Every modeling-school operator I talked to felt that any girl would benefit from the basic course. However, all stated emphatically that if an applicant obviously had no chance of becoming a model, the schools discouraged her from thinking of it as a career. "I discourage them so much,” one operator told me, "that it surprises me that they come back.” At the same time two operators told me that when they refuse to sign up a girl as a model, it’s a common occurrence for the girl to shop around, find a school that will take her, then come back and flaunt her contract. A woman who hires all the models for the fashion shows held by one of Canada’s biggest department stores, said that she can hardly believe her eyes sometimes when she sees the girls some of the schools send her.

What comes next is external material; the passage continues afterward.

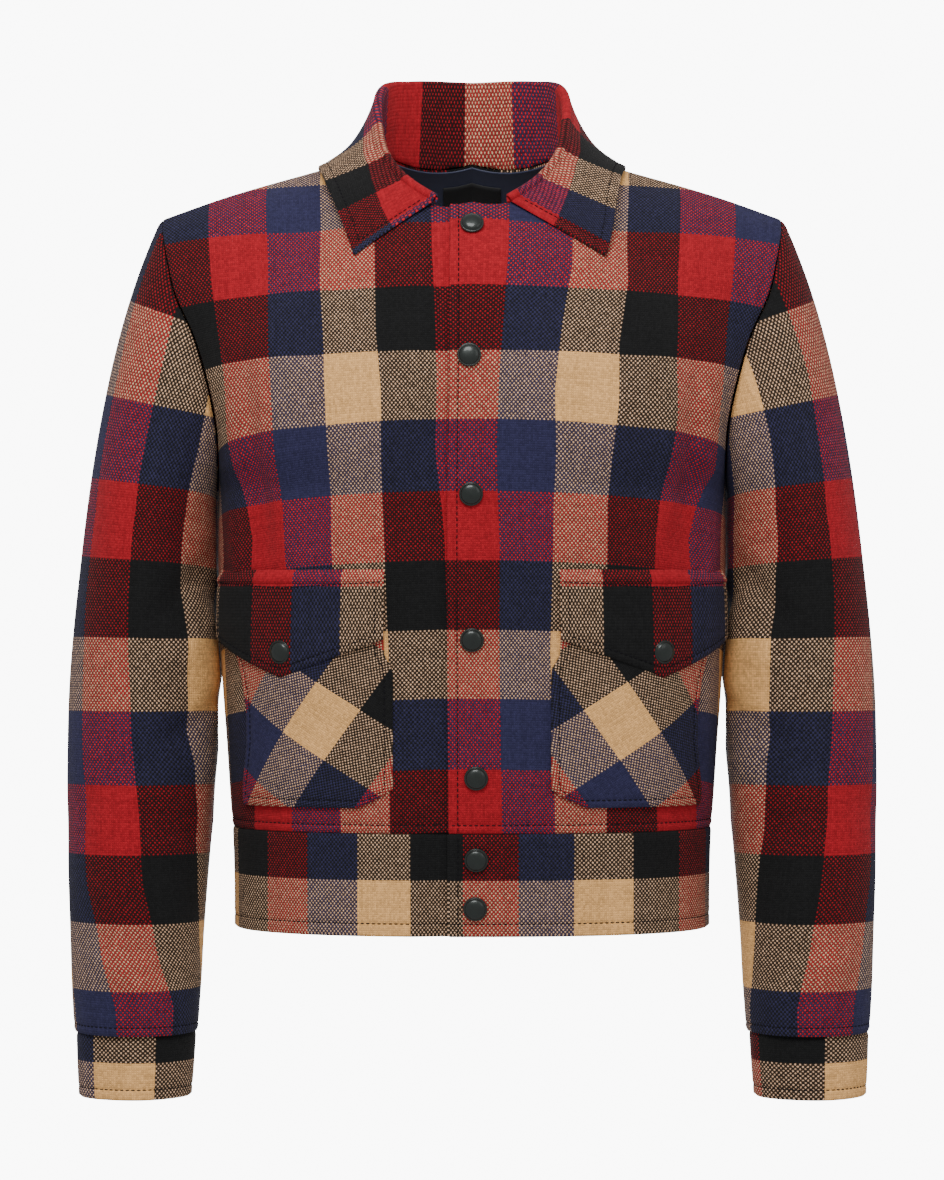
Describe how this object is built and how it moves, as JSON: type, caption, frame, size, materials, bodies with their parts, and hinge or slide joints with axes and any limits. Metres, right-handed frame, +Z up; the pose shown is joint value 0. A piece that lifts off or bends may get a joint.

"They sit there like little mice," she said, indicating a bench outside her office, "clutching their diplomas in their hot grubby little hands.” She cited two who had appeared in her office the previous day. "One of them had a babushka over her head. They just sat there as if to say. "Here I am. When do I start?"
She thought, however, that good modeling schools offered something the country needs. "When I went to school, any good private school taught deportment. Now we get girls from private schools who haven’t got a clue. You've got to learn somewhere. A model school seems the only place.”
I sat in on one class where four girls were being taught "visual poise." The instructress, a rather annoyed - looking smartly dressed woman with jet - black hair, kept up a running commentary as each girl came out on a small stage and walked down a short flight of carpeted steps.
“Go back and come in again with some expression." she told a sober-looking girl who made some stiff gestures with her hands, including one of snapping her hand back to her shoulder and pointing to the ceiling as she turned.
"I’d like you to come down the stair again. Because you thought you were through, you were bouncing all the way. You thought I didn’t see you, huh? You should do that all the time, even if no one is here.”
A pretty dark girl came out, walked past me looking straight into my eyes with a cool, professional smile.
The woman who had been acting as my guide said beside me, in imitation of a big buyer. "I'll take six."
"That’s too casual." the dark woman said, watching a turn the girl made. “That would be better for Lila. I want something more sophisticated from you."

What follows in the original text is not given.